The fake sale playbook
Here is how a fake mattress sale works:
- The manufacturer’s suggested retail price (MSRP) is set artificially high — often 2-3x the actual selling price — specifically so the discount math looks dramatic.
- The mattress is “on sale” essentially year-round at 50-70% off MSRP, which is the price the retailer always intended to charge.
- “Limited time” framing creates urgency that does not actually exist. The same discount is available next week. And the week after.
- “Only 3 left at this price!” inventory pressure is rarely real for online listings, where inventory is centralized and effectively infinite.
Most of what looks like dramatic discounting in the mattress industry is actually fake-MSRP pricing dressed up as a sale. Federal regulators occasionally fine retailers for this practice (it falls under deceptive pricing laws), but enforcement is sporadic and the practice is universal.
The real sale playbook
Genuine mattress sales do exist. They are tied to:
1. Major calendar events
Memorial Day, 4th of July, Labor Day, Black Friday, Cyber Monday, and Presidents Day genuinely see deeper discounts than the rest of the year. The reason is straightforward: these are the windows when consumers actively shop for mattresses, and brands compete for share by going deeper on price.

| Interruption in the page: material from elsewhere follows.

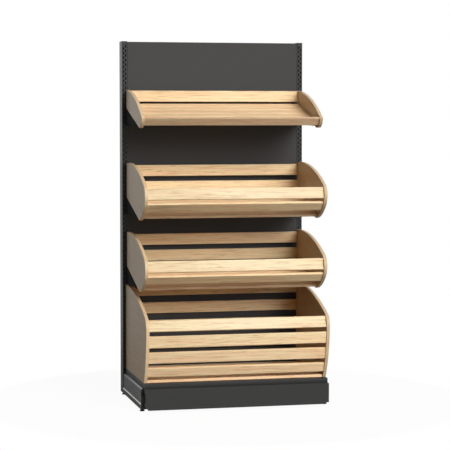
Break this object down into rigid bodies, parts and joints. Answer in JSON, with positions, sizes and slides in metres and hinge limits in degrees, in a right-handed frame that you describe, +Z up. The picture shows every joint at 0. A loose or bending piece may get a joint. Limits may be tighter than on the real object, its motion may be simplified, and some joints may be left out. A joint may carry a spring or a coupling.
{
  "type": "bakery bread rack",
  "caption": "Wall-side bakery rack: slotted steel uprights and back panels, deck and kick plate, with a tilted slatted wooden tray, curved slatted baskets and a deep slatted floor basket.",
  "frame": {"origin": "on the floor, at the middle of the unit's width and depth", "axes": "+X to the customer's right, the customer stands at -Y and the wall is at +Y, +Z up"},
  "size_m": [1.03, 0.703, 1.966],
  "materials": {
    "powder_coat": "fine matt anthracite powder coat",
    "black_plastic": "moulded, slightly grained",
    "zinc_steel": "bright zinc plate",
    "beech": "clear satin varnish on pale straight-grained boards"
  },
  "bodies": {
    "frame": {"upright_left": "powder_coat", "upright_right": "powder_coat", "back_panel_1": "powder_coat", "back_panel_2": "powder_coat", "back_panel_3": "powder_coat", "back_panel_4": "powder_coat", "back_panel_5": "powder_coat", "top_rail": "powder_coat", "bottom_rail": "powder_coat", "base_leg_left": "powder_coat", "base_leg_right": "powder_coat", "base_shoe_left": "powder_coat", "base_shoe_right": "powder_coat", "leg_front_plates": "powder_coat", "leg_hook_plates": "powder_coat", "deck": "powder_coat", "deck_ribs": "powder_coat", "upright_caps": "black_plastic", "rail_screws": "zinc_steel", "foot_nuts": "zinc_steel", "upright_foot_plugs": "zinc_steel"},
    "foot_front_left": {"foot_pad_front_left": "black_plastic", "foot_spindle_front_left": "zinc_steel"},
    "foot_front_right": {"foot_pad_front_right": "black_plastic", "foot_spindle_front_right": "zinc_steel"},
    "foot_rear_left": {"foot_pad_rear_left": "black_plastic", "foot_spindle_rear_left": "zinc_steel"},
    "foot_rear_right": {"foot_pad_rear_right": "black_plastic", "foot_spindle_rear_right": "zinc_steel"},
    "kick_plate": {"kick_plate": "powder_coat", "kick_plate_clips": "black_plastic"},
    "tray_brackets": {"tray_bracket_left": "powder_coat", "tray_bracket_right": "powder_coat"},
    "tray": {"tray_side_left": "beech", "tray_side_right": "beech", "tray_front_board": "beech", "tray_back_board": "beech", "tray_floor_slats": "beech"},
    "upper_basket_brackets": {"upper_basket_bracket_left": "powder_coat", "upper_basket_bracket_right": "powder_coat"},
    "upper_basket": {"upper_basket_side_left": "beech", "upper_basket_side_right": "beech", "upper_basket_front_slats": "beech", "upper_basket_back_boards": "beech", "upper_basket_floor_slats": "beech"},
    "lower_basket_brackets": {"lower_basket_bracket_left": "powder_coat", "lower_basket_bracket_right": "powder_coat"},
    "lower_basket": {"lower_basket_side_left": "beech", "lower_basket_side_right": "beech", "lower_basket_front_slats": "beech", "lower_basket_back_boards": "beech", "lower_basket_floor_slats": "beech"},
    "bottom_basket": {"bottom_basket_side_left": "beech", "bottom_basket_side_right": "beech", "bottom_basket_front_slats": "beech", "bottom_basket_back_boards": "beech", "bottom_basket_floor_slats": "beech"}
  },
  "joints": [
    {"name": "foot_front_left_level", "type": "slide", "parent": "frame", "child": "foot_front_left", "axis": [0, 0, -1], "range_m": [0, 0.02]},
    {"name": "foot_front_right_level", "type": "slide", "parent": "frame", "child": "foot_front_right", "axis": [0, 0, -1], "range_m": [0, 0.02]},
    {"name": "foot_rear_left_level", "type": "slide", "parent": "frame", "child": "foot_rear_left", "axis": [0, 0, -1], "range_m": [0, 0.02]},
    {"name": "foot_rear_right_level", "type": "slide", "parent": "frame", "child": "foot_rear_right", "axis": [0, 0, -1], "range_m": [0, 0.02]},
    {"name": "kick_plate_lift", "type": "slide", "parent": "frame", "child": "kick_plate", "axis": [0, 0, 1], "range_m": [0, 0.007]},
    {"name": "tray_bracket_lift", "type": "slide", "parent": "frame", "child": "tray_brackets", "axis": [0, 0, 1], "range_m": [0, 0.007]},
    {"name": "tray_lift_off", "type": "slide", "parent": "tray_brackets", "child": "tray", "axis": [0, -0.2588, 0.9659], "range_m": [0, 0.06]},
    {"name": "upper_basket_bracket_lift", "type": "slide", "parent": "frame", "child": "upper_basket_brackets", "axis": [0, 0, 1], "range_m": [0, 0.007]},
    {"name": "upper_basket_lift_off", "type": "slide", "parent": "upper_basket_brackets", "child": "upper_basket", "axis": [0, -0.2588, 0.9659], "range_m": [0, 0.06]},
    {"name": "lower_basket_bracket_lift", "type": "slide", "parent": "frame", "child": "lower_basket_brackets", "axis": [0, 0, 1], "range_m": [0, 0.007]},
    {"name": "lower_basket_lift_off", "type": "slide", "parent": "lower_basket_brackets", "child": "lower_basket", "axis": [0, -0.2588, 0.9659], "range_m": [0, 0.06]},
    {"name": "bottom_basket_pull", "type": "slide", "parent": "frame", "child": "bottom_basket", "axis": [0, -1, 0], "range_m": [0, 0.2]}
  ]
}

If you compare the actual selling price during these events to the actual selling price two weeks earlier or later, the difference is real. Typically 15-30% lower at major sale events.

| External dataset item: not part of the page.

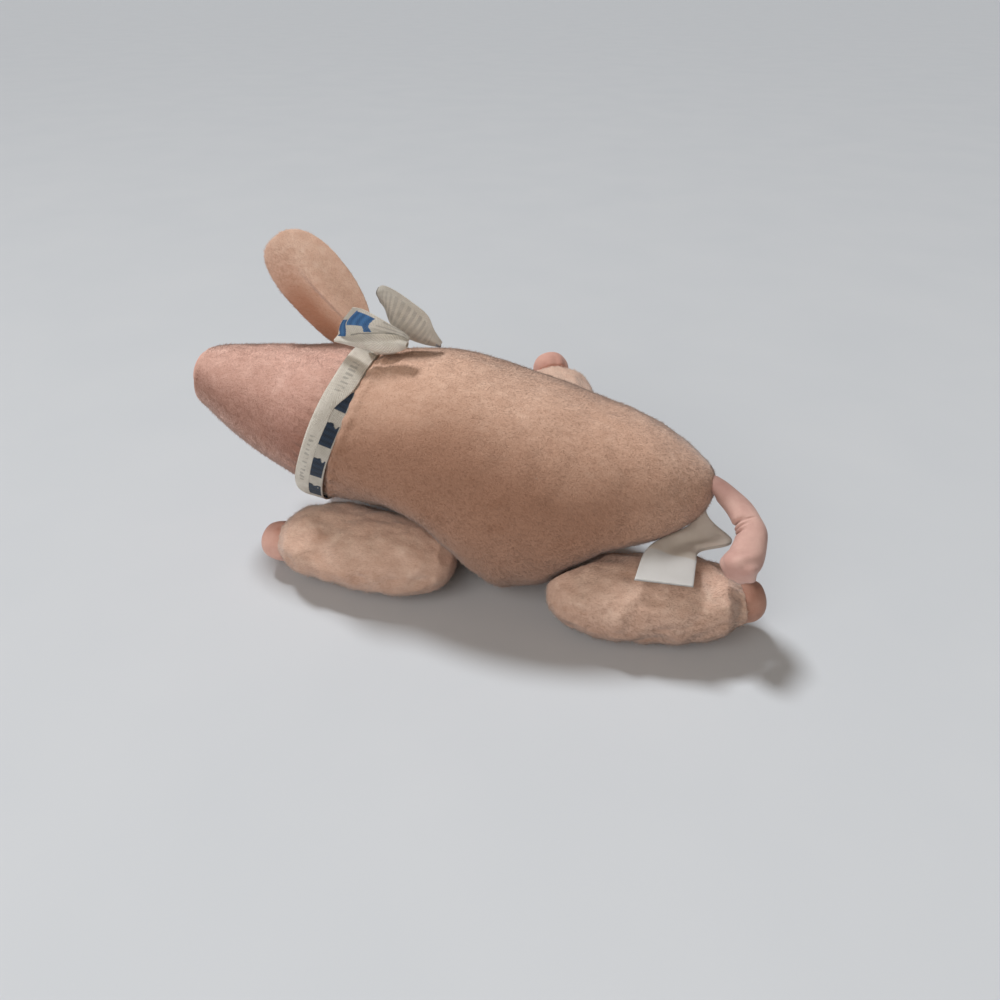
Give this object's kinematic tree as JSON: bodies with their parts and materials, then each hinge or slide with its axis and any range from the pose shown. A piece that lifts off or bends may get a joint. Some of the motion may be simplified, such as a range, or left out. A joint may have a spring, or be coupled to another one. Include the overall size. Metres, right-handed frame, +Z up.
{
  "type": "plush pig",
  "caption": "Small floppy plush pig lying on its belly, with stuffed pouch legs, smooth hoofs, soft ears, a curled cloth tail, a checked neck ribbon and a blank label.",
  "frame": {"origin": "on the floor under the middle of the bounding box", "axes": "+Z up, nose towards -X, tail towards +X, the pig's left side towards -Y"},
  "size_m": [0.1899, 0.1162, 0.1034],
  "materials": {
    "plush": "short peach-pink plush pile",
    "smooth_pink_cloth": "smooth pink knitted cloth",
    "ribbon_cloth": "off-white woven ribbon with blue checks",
    "stuffing": "loose polyester fibre",
    "pellets": "small round plastic beads",
    "black_bead": "glossy",
    "label_tape": "smooth white satin tape"
  },
  "bodies": {
    "body": {"body_cover": "plush", "body_filling": "stuffing", "neck_ribbon": "ribbon_cloth", "ribbon_knot": "ribbon_cloth", "ribbon_left_tail": "ribbon_cloth", "ribbon_right_tail": "ribbon_cloth"},
    "head": {"head_cover": "plush", "head_filling": "stuffing", "snout_pad": "smooth_pink_cloth", "left_eye": "black_bead", "left_nostril": "black_bead", "right_eye": "black_bead", "right_nostril": "black_bead"},
    "left_ear": {"left_ear": "plush", "left_ear_lining": "smooth_pink_cloth"},
    "right_ear": {"right_ear": "plush", "right_ear_lining": "smooth_pink_cloth"},
    "left_foreleg": {"left_foreleg_cover": "plush", "left_foreleg_pellets": "pellets", "left_foreleg_hoof": "smooth_pink_cloth"},
    "right_foreleg": {"right_foreleg_cover": "plush", "right_foreleg_pellets": "pellets", "right_foreleg_hoof": "smooth_pink_cloth"},
    "left_hind_leg": {"left_hind_leg_cover": "plush", "left_hind_leg_pellets": "pellets", "left_hind_leg_hoof": "smooth_pink_cloth"},
    "right_hind_leg": {"right_hind_leg_cover": "plush", "right_hind_leg_pellets": "pellets", "right_hind_leg_hoof": "smooth_pink_cloth"},
    "tail": {"tail": "smooth_pink_cloth"},
    "label": {"label": "label_tape"}
  },
  "joints": [
    {"name": "neck_twist", "type": "hinge", "parent": "body", "child": "head", "pos_m": [-0.04329, -0.01855, 0.047], "axis": [-0.9397, 0, 0.342], "range_deg": [-8, 8], "stiffness_Nm_per_rad": 0.1},
    {"name": "left_ear_fold", "type": "hinge", "parent": "head", "child": "left_ear", "pos_m": [-0.04129, -0.00631, 0.06861], "axis": [-0.766, 0, -0.6428], "range_deg": [-25, 25], "stiffness_Nm_per_rad": 0.02},
    {"name": "right_ear_lift", "type": "hinge", "parent": "head", "child": "right_ear", "pos_m": [-0.05065, 0.00659, 0.04601], "axis": [0, 0, -1], "range_deg": [0, 60]},
    {"name": "left_foreleg_swing", "type": "hinge", "parent": "body", "child": "left_foreleg", "pos_m": [-0.00029, -0.04055, 0], "axis": [0, 0, 1], "range_deg": [0, 60]},
    {"name": "right_foreleg_swing", "type": "hinge", "parent": "body", "child": "right_foreleg", "pos_m": [-0.00029, 0.00345, 0], "axis": [0, 0, -1], "range_deg": [0, 60]},
    {"name": "left_hind_leg_swing", "type": "hinge", "parent": "body", "child": "left_hind_leg", "pos_m": [0.02971, -0.04605, 0], "axis": [0, 0, -1], "range_deg": [0, 60]},
    {"name": "right_hind_leg_swing", "type": "hinge", "parent": "body", "child": "right_hind_leg", "pos_m": [0.02971, 0.00895, 0], "axis": [0, 0, -1], "range_deg": [0, 60]},
    {"name": "tail_swing", "type": "hinge", "parent": "body", "child": "tail", "pos_m": [0.07271, -0.01855, 0.042], "axis": [0, 0, 1], "range_deg": [0, 60], "stiffness_Nm_per_rad": 0.01},
    {"name": "label_lift", "type": "hinge", "parent": "body", "child": "label", "pos_m": [0.07271, -0.02355, 0.0345], "axis": [-1, 0, 0], "range_deg": [0, 15]}
  ]
}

2. End-of-quarter inventory clearance
Manufacturers run cyclical promotions to clear out inventory at quarter-end. These are real but harder to predict from the outside. Subscribe to the email lists of brands you are interested in — they will email you when surprise sales hit.
3. Discontinued model markdowns
When a brand updates its lineup, the old models often get genuinely steep discounts to clear inventory. These are real deals, but you are buying a mattress that is no longer in production — the company will still warranty it, but customer service may be slower.

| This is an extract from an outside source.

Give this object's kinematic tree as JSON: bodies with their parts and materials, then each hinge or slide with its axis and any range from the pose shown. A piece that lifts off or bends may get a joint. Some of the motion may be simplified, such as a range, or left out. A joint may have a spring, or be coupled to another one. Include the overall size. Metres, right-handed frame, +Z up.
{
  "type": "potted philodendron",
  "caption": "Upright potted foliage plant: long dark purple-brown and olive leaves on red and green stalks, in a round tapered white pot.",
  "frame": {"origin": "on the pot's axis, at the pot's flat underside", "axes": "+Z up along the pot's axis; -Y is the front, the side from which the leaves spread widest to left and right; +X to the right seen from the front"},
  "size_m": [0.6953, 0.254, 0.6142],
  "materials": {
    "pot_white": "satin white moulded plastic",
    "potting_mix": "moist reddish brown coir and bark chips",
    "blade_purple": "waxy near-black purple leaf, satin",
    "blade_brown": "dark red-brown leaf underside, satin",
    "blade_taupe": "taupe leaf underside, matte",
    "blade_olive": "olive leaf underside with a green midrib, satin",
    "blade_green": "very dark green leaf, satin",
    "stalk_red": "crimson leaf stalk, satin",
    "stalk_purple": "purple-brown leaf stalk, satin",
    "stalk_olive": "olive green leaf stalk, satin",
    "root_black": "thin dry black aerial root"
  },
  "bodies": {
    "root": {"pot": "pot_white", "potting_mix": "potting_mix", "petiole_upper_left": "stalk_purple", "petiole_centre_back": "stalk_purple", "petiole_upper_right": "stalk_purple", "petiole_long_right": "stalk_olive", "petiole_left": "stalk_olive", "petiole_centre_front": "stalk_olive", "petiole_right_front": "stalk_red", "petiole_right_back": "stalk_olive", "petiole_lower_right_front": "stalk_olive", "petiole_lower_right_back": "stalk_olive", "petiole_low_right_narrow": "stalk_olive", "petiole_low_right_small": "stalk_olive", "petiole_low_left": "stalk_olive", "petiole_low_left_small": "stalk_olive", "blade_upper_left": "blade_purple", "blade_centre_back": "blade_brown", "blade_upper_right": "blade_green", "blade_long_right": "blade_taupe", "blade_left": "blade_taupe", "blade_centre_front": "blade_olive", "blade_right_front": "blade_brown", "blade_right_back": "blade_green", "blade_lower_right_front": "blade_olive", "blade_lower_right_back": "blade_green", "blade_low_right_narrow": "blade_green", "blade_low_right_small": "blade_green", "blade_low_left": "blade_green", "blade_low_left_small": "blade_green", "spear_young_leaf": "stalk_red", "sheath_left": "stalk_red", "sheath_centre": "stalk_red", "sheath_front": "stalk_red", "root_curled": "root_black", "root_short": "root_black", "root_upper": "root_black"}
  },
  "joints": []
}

4. Floor model and open-box clearance
This is where physical mattress stores have a real edge. The mattresses that customers tested for months in the showroom get sold off at meaningful discounts. Same for returns that are still in saleable condition. These can be 40-60% off without inflated MSRP — genuine deep discounts.
How to tell a real sale from a fake one
Three tools that work:
1. Compare against price history
For Amazon listings, use CamelCamelCamel or Keepa — free price-tracking tools that show the listing’s price over the last 6-12 months. If the “sale” price is the same as the average price for the past 90 days, it is not a real sale. If it is meaningfully below the recent average, it is real.
2. Compare across retailers
If a mattress is “on sale” at Mattress Firm but available for the same selling price at the brand’s own website, the “sale” is fake — you are just paying the everyday price.
If the mattress is on sale at Saatva.com for $1,400 and the same model is listed at $1,400 at Mattress Firm without any sale tag, that confirms the actual selling price is $1,400, regardless of what either retailer claims the MSRP is.
3. Check the “regular” price persistence
If the “regular” price has been the same number all year and the “sale” price changes weekly, the regular price is fictional. Watch the listing for 2-3 weeks before buying. The pattern reveals the truth.
Industry tactics that look like sales but are not
“Free pillow with purchase”
Sometimes legitimate — the brand actually adds value at no extra cost. Sometimes the pillow is just included in the marketing while the price stayed the same. Compare prices before and after the “free pillow” promotion.
“Free white-glove delivery”
Saatva includes white-glove delivery on every purchase, every day. Brands occasionally market it as a “limited-time bonus” when it has actually been included for years. Confirm whether the offer is genuinely new or just everyday service rebranded.
“Comfort exchange”
Some retailers position “30-day comfort exchange” as a benefit. In practice, the exchange usually involves a fee, restrictions on which mattresses you can swap to, and a pressure to pick a more expensive model. Read the fine print before treating this as a real protection.
“Bundle savings”
Bundles can save real money or just price the components individually higher to make the bundle look like a deal. Always check the price of buying components separately before accepting the bundle.
The five sales that are genuinely worth waiting for
From a decade of running these on the retail side and now from watching them as a buyer:
- Black Friday/Cyber Monday. Almost universally the deepest discount window of the year. Real, not manufactured.
- Amazon Prime Day. For Amazon mattress brands, the deepest annual window. Real.
- Memorial Day. Genuine 25-30% discounts across most brands. Real.
- Labor Day. Same as Memorial Day. Real.
- Presidents Day. Underrated but genuine. Real.
Anything else — “Tuesday Sale!”, “End of Month Special!”, “Manager’s Markdown!” — is mostly noise. Compare against actual price history before believing it.
The honest summary
The mattress industry has a real culture of inflated MSRPs and perpetual fake discounts. The salespeople are not being dishonest individually — they are working within a system that was structured this way for decades. But for buyers, the implication is simple: do not trust the discount percentage. Trust the actual selling price compared to historical pricing.
If you do that, you can find genuinely good mattress deals. They exist. They cluster around predictable calendar events. And once you know the pattern, you stop overpaying.
Reminder: Confirm current pricing before purchase.